Exercise aim >> Extract, unchanged, each line of the listing below from its first line through the line that contains "wheel_h = 38.6; // [36:0.1:46.4]", inclusive, and nothing else.

Recorded information >>
==============================

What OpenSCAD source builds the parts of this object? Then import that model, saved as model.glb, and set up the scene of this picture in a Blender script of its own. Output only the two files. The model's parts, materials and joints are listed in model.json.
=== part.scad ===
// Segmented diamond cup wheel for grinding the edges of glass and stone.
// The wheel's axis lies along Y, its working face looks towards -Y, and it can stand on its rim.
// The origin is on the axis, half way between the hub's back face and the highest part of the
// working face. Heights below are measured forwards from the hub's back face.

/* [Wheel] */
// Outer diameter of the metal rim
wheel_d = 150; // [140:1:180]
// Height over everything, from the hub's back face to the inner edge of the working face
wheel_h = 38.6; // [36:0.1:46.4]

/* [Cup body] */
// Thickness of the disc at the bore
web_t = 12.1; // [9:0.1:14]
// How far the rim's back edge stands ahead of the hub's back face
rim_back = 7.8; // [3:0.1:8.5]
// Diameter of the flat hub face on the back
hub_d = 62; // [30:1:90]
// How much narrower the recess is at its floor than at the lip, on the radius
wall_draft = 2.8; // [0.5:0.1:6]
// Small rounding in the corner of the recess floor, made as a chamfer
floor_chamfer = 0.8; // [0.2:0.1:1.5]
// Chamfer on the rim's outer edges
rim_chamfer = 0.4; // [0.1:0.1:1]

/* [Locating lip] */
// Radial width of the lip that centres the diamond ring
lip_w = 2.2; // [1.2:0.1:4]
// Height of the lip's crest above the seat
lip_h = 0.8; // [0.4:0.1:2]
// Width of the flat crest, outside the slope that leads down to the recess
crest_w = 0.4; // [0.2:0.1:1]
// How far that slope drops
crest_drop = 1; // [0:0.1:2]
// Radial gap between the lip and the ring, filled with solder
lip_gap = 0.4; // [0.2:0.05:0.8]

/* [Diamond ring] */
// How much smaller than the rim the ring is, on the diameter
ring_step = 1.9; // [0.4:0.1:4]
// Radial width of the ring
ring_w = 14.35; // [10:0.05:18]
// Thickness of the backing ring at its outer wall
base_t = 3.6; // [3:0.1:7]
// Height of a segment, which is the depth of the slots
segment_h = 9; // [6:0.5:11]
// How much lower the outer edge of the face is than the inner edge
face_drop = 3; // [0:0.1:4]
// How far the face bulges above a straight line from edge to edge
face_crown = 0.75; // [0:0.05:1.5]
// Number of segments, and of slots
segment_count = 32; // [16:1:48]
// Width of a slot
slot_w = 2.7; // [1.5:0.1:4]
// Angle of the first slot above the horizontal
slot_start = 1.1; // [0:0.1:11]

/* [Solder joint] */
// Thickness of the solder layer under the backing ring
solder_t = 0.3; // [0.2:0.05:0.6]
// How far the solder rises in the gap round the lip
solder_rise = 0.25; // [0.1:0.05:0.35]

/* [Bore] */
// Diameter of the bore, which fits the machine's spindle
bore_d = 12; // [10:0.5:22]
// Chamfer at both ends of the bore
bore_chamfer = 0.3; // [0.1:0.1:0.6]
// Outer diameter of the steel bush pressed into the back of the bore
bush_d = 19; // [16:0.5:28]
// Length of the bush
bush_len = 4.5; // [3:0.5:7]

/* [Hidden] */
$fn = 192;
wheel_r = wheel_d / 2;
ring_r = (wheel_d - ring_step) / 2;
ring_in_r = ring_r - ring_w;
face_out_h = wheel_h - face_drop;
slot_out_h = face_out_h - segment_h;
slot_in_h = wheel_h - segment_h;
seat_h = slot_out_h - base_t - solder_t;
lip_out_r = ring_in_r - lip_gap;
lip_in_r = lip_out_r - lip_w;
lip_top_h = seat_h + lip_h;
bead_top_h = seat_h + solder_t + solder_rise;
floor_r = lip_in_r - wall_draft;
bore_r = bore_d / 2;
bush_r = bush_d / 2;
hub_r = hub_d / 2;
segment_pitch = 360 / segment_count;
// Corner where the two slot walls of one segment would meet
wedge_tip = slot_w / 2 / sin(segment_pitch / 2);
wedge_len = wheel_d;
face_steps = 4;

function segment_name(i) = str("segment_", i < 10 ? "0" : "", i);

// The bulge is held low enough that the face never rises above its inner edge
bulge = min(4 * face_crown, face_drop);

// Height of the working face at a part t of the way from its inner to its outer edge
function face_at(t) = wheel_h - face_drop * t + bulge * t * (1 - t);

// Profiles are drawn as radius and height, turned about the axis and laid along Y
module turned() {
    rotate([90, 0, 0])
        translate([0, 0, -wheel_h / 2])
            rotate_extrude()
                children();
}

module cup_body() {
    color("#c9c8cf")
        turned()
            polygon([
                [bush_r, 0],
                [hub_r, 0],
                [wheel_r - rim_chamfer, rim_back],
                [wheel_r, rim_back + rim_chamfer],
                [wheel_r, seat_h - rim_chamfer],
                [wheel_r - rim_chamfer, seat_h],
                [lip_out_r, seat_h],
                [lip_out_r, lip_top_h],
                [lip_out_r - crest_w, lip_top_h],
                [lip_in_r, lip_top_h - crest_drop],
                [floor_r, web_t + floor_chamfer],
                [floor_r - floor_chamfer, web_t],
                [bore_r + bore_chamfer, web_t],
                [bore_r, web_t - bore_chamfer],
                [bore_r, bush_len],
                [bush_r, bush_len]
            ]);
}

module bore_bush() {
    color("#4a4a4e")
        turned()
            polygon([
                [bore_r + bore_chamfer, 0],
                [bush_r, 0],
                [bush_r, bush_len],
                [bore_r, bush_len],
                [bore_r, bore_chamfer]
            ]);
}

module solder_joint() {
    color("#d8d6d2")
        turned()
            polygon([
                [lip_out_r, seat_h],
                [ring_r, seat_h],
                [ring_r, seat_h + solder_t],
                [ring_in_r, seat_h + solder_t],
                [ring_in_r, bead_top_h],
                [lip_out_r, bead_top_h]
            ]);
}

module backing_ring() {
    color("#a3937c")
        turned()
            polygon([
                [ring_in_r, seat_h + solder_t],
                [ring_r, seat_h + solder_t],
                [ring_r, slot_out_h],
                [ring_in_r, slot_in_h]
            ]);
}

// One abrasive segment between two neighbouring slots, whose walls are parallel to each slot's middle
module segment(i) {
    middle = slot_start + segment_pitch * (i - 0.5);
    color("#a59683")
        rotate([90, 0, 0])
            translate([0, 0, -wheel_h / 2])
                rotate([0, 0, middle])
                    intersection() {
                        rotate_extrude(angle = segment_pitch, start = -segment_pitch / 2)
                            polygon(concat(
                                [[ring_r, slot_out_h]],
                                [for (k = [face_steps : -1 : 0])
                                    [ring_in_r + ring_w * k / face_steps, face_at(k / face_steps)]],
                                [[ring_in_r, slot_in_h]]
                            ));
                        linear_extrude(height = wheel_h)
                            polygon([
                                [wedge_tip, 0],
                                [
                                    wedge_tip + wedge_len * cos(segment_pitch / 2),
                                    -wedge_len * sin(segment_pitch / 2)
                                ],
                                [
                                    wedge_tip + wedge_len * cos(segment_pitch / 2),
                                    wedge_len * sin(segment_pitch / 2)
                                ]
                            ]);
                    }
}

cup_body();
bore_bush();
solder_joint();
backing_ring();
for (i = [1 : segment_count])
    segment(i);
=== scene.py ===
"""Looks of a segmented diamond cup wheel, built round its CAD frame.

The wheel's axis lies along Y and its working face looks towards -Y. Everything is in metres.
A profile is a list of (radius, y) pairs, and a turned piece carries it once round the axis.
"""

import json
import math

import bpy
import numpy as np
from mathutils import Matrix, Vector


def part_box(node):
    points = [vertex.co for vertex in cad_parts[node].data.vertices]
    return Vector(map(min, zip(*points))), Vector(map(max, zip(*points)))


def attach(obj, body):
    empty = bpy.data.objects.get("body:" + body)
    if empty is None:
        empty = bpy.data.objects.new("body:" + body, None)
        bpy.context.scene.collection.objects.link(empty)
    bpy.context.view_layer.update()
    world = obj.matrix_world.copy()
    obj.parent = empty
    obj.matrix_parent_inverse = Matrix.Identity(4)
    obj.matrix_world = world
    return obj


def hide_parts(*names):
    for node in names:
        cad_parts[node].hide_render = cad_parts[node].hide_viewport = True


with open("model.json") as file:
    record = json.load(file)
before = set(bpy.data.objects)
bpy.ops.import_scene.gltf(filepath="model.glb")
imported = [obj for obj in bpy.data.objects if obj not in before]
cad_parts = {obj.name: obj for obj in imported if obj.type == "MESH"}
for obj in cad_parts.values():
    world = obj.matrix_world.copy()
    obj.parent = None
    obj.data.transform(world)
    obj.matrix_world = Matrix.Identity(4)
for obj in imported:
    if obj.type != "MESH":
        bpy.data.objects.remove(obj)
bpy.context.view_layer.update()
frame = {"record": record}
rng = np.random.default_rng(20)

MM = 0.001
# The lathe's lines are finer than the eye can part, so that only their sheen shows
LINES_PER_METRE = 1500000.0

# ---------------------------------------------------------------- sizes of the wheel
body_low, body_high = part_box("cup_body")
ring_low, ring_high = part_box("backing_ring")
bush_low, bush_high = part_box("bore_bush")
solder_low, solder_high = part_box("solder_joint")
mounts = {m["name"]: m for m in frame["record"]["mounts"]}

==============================

Written response >>
What OpenSCAD source builds the parts of this object? Then import that model, saved as model.glb, and set up the scene of this picture in a Blender script of its own. Output only the two files. The model's parts, materials and joints are listed in model.json.
=== part.scad ===
// Segmented diamond cup wheel for grinding the edges of glass and stone.
// The wheel's axis lies along Y, its working face looks towards -Y, and it can stand on its rim.
// The origin is on the axis, half way between the hub's back face and the highest part of the
// working face. Heights below are measured forwards from the hub's back face.

/* [Wheel] */
// Outer diameter of the metal rim
wheel_d = 150; // [140:1:180]
// Height over everything, from the hub's back face to the inner edge of the working face
wheel_h = 38.6; // [36:0.1:46.4]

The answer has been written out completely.